▶ [Given problem]: Every line from the one with "Break this object" to the end of the data needs to be copied exactly, and no line before it.

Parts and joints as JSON
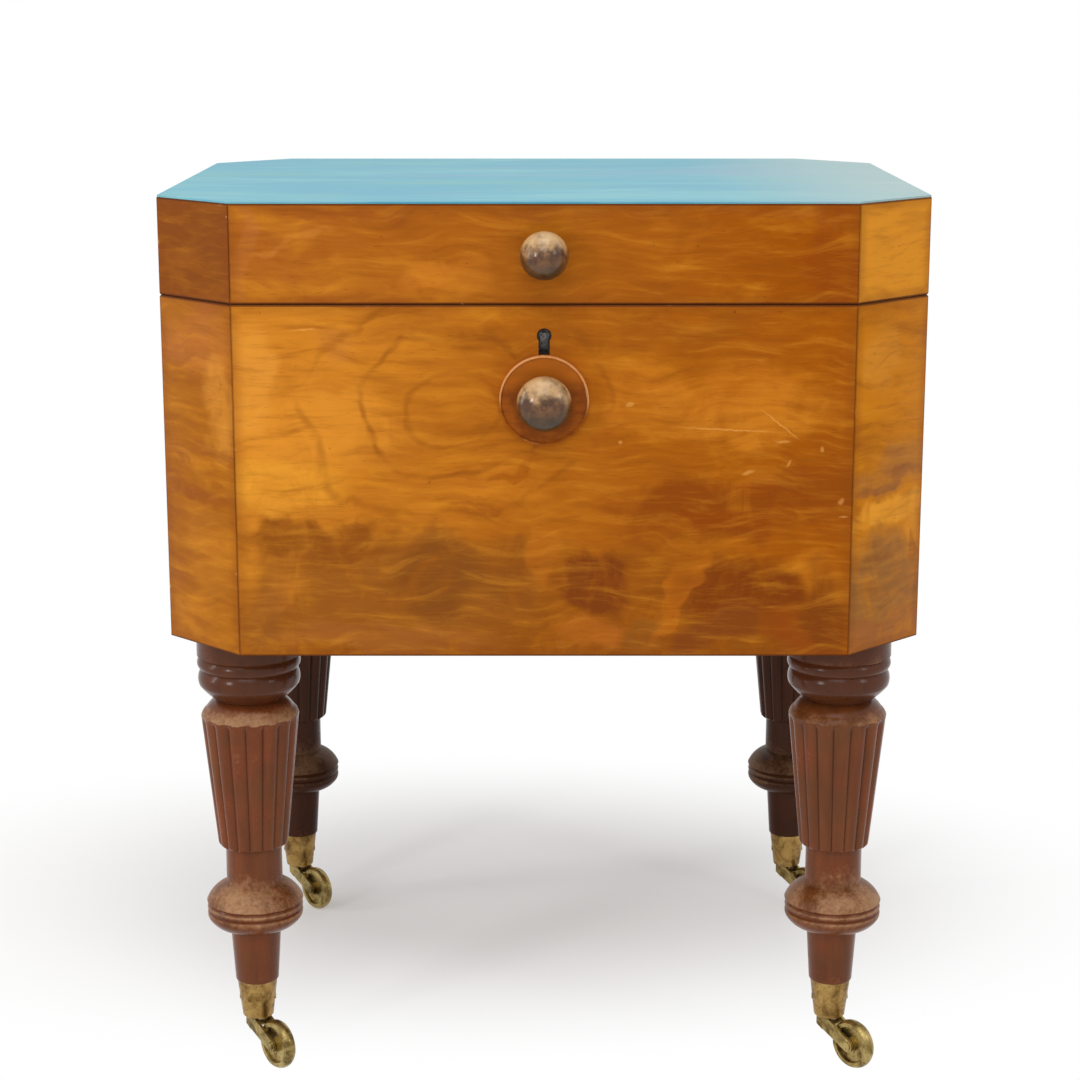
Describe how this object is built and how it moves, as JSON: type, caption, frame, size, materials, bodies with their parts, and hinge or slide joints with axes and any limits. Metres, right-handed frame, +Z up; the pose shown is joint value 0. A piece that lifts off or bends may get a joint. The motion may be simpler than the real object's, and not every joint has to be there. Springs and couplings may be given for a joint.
{
  "type": "cellarette",
  "caption": "Free-standing box with canted corners and a hinged, lockable lid, fitted inside for bottles, on turned and reeded legs with swivelling brass castors.",
  "frame": {"origin": "on the floor, under the middle of the box", "axes": "+X to the right across the front, the front faces -Y, +Z up"},
  "size_m": [0.502, 0.4463, 0.5998],
  "materials": {
    "golden_mahogany": "polished, figured veneer on solid boards",
    "turned_mahogany": "polished, dark, with worn edges",
    "inner_wood": "plain, unpolished",
    "lid_covering": "pale blue, streaked, with a low sheen",
    "brass": "aged, with brown patina",
    "lock_steel": "dull, oiled",
    "lead": "dull grey sheet lead"
  },
  "bodies": {
    "carcase": {"carcase_front": "golden_mahogany", "carcase_cant_front_right": "golden_mahogany", "carcase_right": "golden_mahogany", "carcase_cant_back_right": "golden_mahogany", "carcase_back": "golden_mahogany", "carcase_cant_back_left": "golden_mahogany", "carcase_left": "golden_mahogany", "carcase_cant_front_left": "golden_mahogany", "carcase_bottom": "inner_wood", "body_knob": "turned_mahogany", "body_knob_rose": "turned_mahogany", "keyhole_escutcheon": "brass", "hinge_lower_leaves": "brass", "hinge_pins": "brass", "carcase_screws": "brass", "castor_cup_screws": "brass", "lock_case": "lock_steel", "liner_floor": "lead", "liner_walls": "lead", "divider_long_1": "inner_wood", "divider_long_2": "inner_wood", "divider_cross_1": "inner_wood", "divider_cross_2": "inner_wood", "divider_cross_3": "inner_wood", "leg_front_left": "turned_mahogany", "castor_cup_front_left": "brass", "leg_front_right": "turned_mahogany", "castor_cup_front_right": "brass", "leg_back_left": "turned_mahogany", "castor_cup_back_left": "brass", "leg_back_right": "turned_mahogany", "castor_cup_back_right": "brass"},
    "lid": {"lid_front": "golden_mahogany", "lid_cant_front_right": "golden_mahogany", "lid_right": "golden_mahogany", "lid_cant_back_right": "golden_mahogany", "lid_back": "golden_mahogany", "lid_cant_back_left": "golden_mahogany", "lid_left": "golden_mahogany", "lid_cant_front_left": "golden_mahogany", "lid_board": "inner_wood", "lid_covering": "lid_covering", "lid_knob": "turned_mahogany", "lock_link_plate": "brass", "hinge_upper_leaves": "brass", "lid_screws": "brass"},
    "lock_bolt": {"lock_bolt": "lock_steel"},
    "castor_front_left": {"castor_fork_front_left": "brass", "castor_axle_front_left": "brass"},
    "wheel_front_left": {"castor_wheel_front_left": "brass"},
    "castor_front_right": {"castor_fork_front_right": "brass", "castor_axle_front_right": "brass"},
    "wheel_front_right": {"castor_wheel_front_right": "brass"},
    "castor_back_left": {"castor_fork_back_left": "brass", "castor_axle_back_left": "brass"},
    "wheel_back_left": {"castor_wheel_back_left": "brass"},
    "castor_back_right": {"castor_fork_back_right": "brass", "castor_axle_back_right": "brass"},
    "wheel_back_right": {"castor_wheel_back_right": "brass"}
  },
  "joints": [
    {"name": "lid_hinge", "type": "hinge", "parent": "carcase", "child": "lid", "pos_m": [0, 0.2071, 0.5352], "axis": [-1, 0, 0], "range_deg": [0, 95]},
    {"name": "lock_bolt_slide", "type": "slide", "parent": "carcase", "child": "lock_bolt", "axis": [1, 0, 0], "range_m": [0, 0.008]},
    {"name": "castor_swivel_front_left", "type": "hinge", "parent": "carcase", "child": "castor_front_left", "pos_m": [-0.1993, -0.15, 0.031], "axis": [0, 0, 1], "continuous": true},
    {"name": "wheel_spin_front_left", "type": "hinge", "parent": "castor_front_left", "child": "wheel_front_left", "pos_m": [-0.1842, -0.16761, 0.017], "axis": [0.7593, 0.6508, 0], "continuous": true},
    {"name": "castor_swivel_front_right", "type": "hinge", "parent": "carcase", "child": "castor_front_right", "pos_m": [0.1993, -0.15, 0.031], "axis": [0, 0, 1], "continuous": true},
    {"name": "wheel_spin_front_right", "type": "hinge", "parent": "castor_front_right", "child": "wheel_front_right", "pos_m": [0.2144, -0.16761, 0.017], "axis": [0.7593, 0.6508, 0], "continuous": true},
    {"name": "castor_swivel_back_left", "type": "hinge", "parent": "carcase", "child": "castor_back_left", "pos_m": [-0.1993, 0.15, 0.031], "axis": [0, 0, 1], "continuous": true},
    {"name": "wheel_spin_back_left", "type": "hinge", "parent": "castor_back_left", "child": "wheel_back_left", "pos_m": [-0.1842, 0.13239, 0.017], "axis": [0.7593, 0.6508, 0], "continuous": true},
    {"name": "castor_swivel_back_right", "type": "hinge", "parent": "carcase", "child": "castor_back_right", "pos_m": [0.1993, 0.15, 0.031], "axis": [0, 0, 1], "continuous": true},
    {"name": "wheel_spin_back_right", "type": "hinge", "parent": "castor_back_right", "child": "wheel_back_right", "pos_m": [0.2144, 0.13239, 0.017], "axis": [0.7593, 0.6508, 0], "continuous": true}
  ]
}
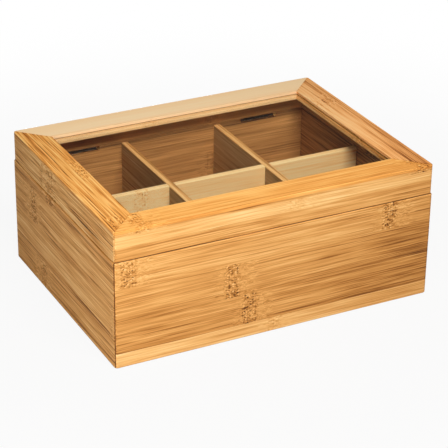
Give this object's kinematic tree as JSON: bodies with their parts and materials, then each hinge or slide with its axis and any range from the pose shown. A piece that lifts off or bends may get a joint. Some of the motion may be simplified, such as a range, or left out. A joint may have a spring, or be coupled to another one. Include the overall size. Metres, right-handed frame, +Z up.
{
  "type": "tea bag organizer box",
  "caption": "Rectangular bamboo box with a hinged, windowed lid and crossed dividers that part the inside into compartments for tea bags.",
  "frame": {"origin": "middle of the box's underside, on the surface it stands on", "axes": "+X to the right along the box's width, +Y to the back where the hinges are, +Z up"},
  "size_m": [0.217, 0.1642, 0.09],
  "materials": {
    "wall_bamboo": "satin clear lacquer on laminated bamboo",
    "rail_bamboo": "satin clear lacquer on laminated bamboo",
    "divider_bamboo": "smooth sanded laminated bamboo",
    "panel_bamboo": "smooth sanded thin bamboo panel",
    "clear_pane": "clear polished sheet",
    "hinge_steel": "plain pressed steel, slightly dull",
    "screw_steel": "plain steel countersunk screws"
  },
  "bodies": {
    "base": {"base_front_wall": "wall_bamboo", "base_back_wall": "wall_bamboo", "base_left_wall": "wall_bamboo", "base_right_wall": "wall_bamboo", "bottom_panel": "panel_bamboo", "long_divider_left": "divider_bamboo", "long_divider_right": "divider_bamboo", "cross_divider": "divider_bamboo", "hinge_base_leaf_left": "hinge_steel", "hinge_base_leaf_right": "hinge_steel", "hinge_pin_left": "hinge_steel", "hinge_pin_right": "hinge_steel", "base_hinge_screws": "screw_steel"},
    "lid": {"lid_front_rail": "rail_bamboo", "lid_back_rail": "rail_bamboo", "lid_left_rail": "rail_bamboo", "lid_right_rail": "rail_bamboo", "window_pane": "clear_pane", "hinge_lid_leaf_left": "hinge_steel", "hinge_lid_leaf_right": "hinge_steel", "lid_hinge_screws": "screw_steel"}
  },
  "joints": [
    {"name": "lid_hinge", "type": "hinge", "parent": "base", "child": "lid", "pos_m": [0, 0.08225, 0.0686], "axis": [-1, 0, 0], "range_deg": [0, 100]}
  ]
}
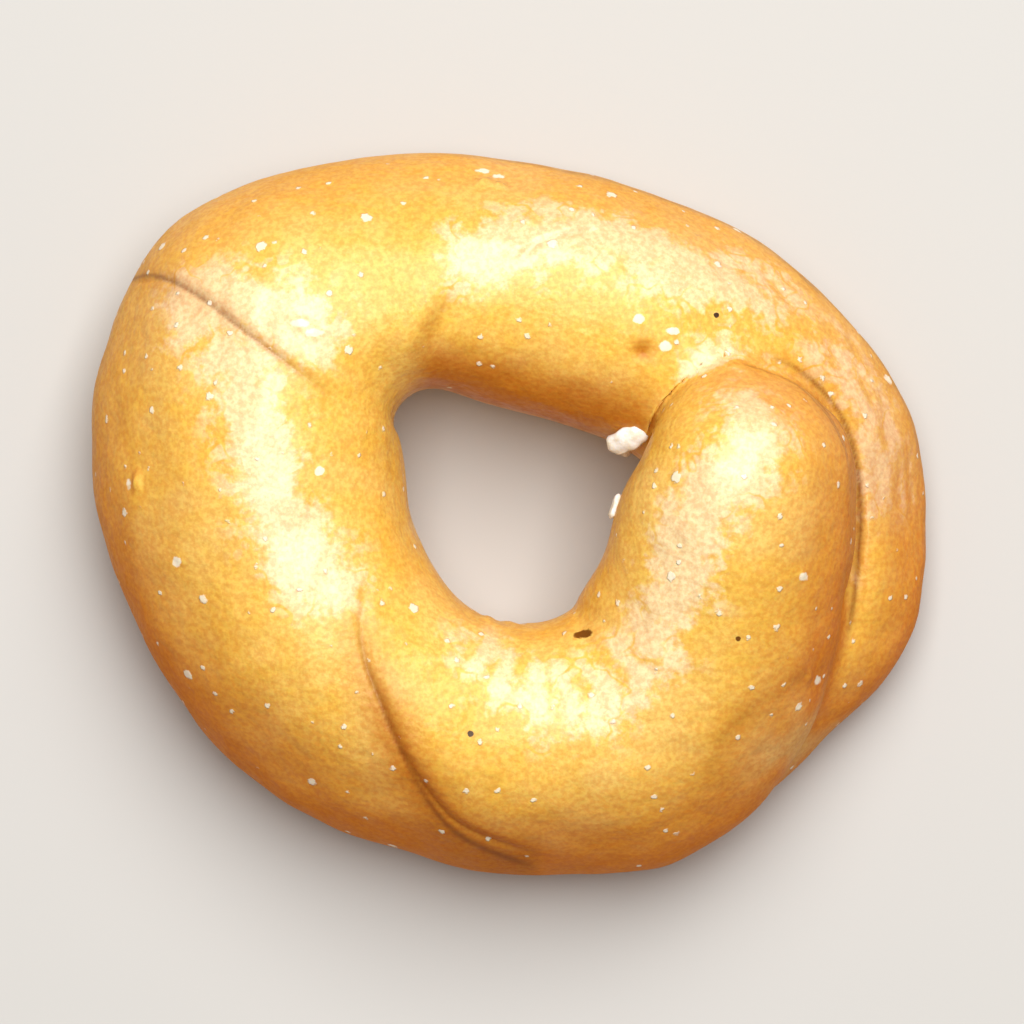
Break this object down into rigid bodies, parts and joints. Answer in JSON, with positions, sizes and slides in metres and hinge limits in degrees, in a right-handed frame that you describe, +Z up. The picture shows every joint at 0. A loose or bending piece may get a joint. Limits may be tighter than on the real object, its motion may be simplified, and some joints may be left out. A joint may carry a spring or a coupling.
{
  "type": "tarallo",
  "caption": "Crisp ring-shaped snack bread, one short rope of dough with an end laid over the other, with grains of salt stuck in its finger-wide hole; rests flat on its base.",
  "frame": {"origin": "under the middle of the ring, on the surface that it rests on", "axes": "+X along the ring's long way, towards its overlapping ends; +Y across it, towards the side where the lower end leaves the hole's edge; +Z up, off the flat base"},
  "size_m": [0.0452, 0.0388, 0.0165],
  "materials": {
    "crust": "satin",
    "salt": "satin"
  },
  "bodies": {
    "root": {"baked_ring": "crust", "salt_grain_1": "salt", "salt_grain_2": "salt", "salt_grain_3": "salt"}
  },
  "joints": []
}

▶ [Result of the exercise]:
Break this object down into rigid bodies, parts and joints. Answer in JSON, with positions, sizes and slides in metres and hinge limits in degrees, in a right-handed frame that you describe, +Z up. The picture shows every joint at 0. A loose or bending piece may get a joint. Limits may be tighter than on the real object, its motion may be simplified, and some joints may be left out. A joint may carry a spring or a coupling.
{
  "type": "tarallo",
  "caption": "Crisp ring-shaped snack bread, one short rope of dough with an end laid over the other, with grains of salt stuck in its finger-wide hole; rests flat on its base.",
  "frame": {"origin": "under the middle of the ring, on the surface that it rests on", "axes": "+X along the ring's long way, towards its overlapping ends; +Y across it, towards the side where the lower end leaves the hole's edge; +Z up, off the flat base"},
  "size_m": [0.0452, 0.0388, 0.0165],
  "materials": {
    "crust": "satin",
    "salt": "satin"
  },
  "bodies": {
    "root": {"baked_ring": "crust", "salt_grain_1": "salt", "salt_grain_2": "salt", "salt_grain_3": "salt"}
  },
  "joints": []
}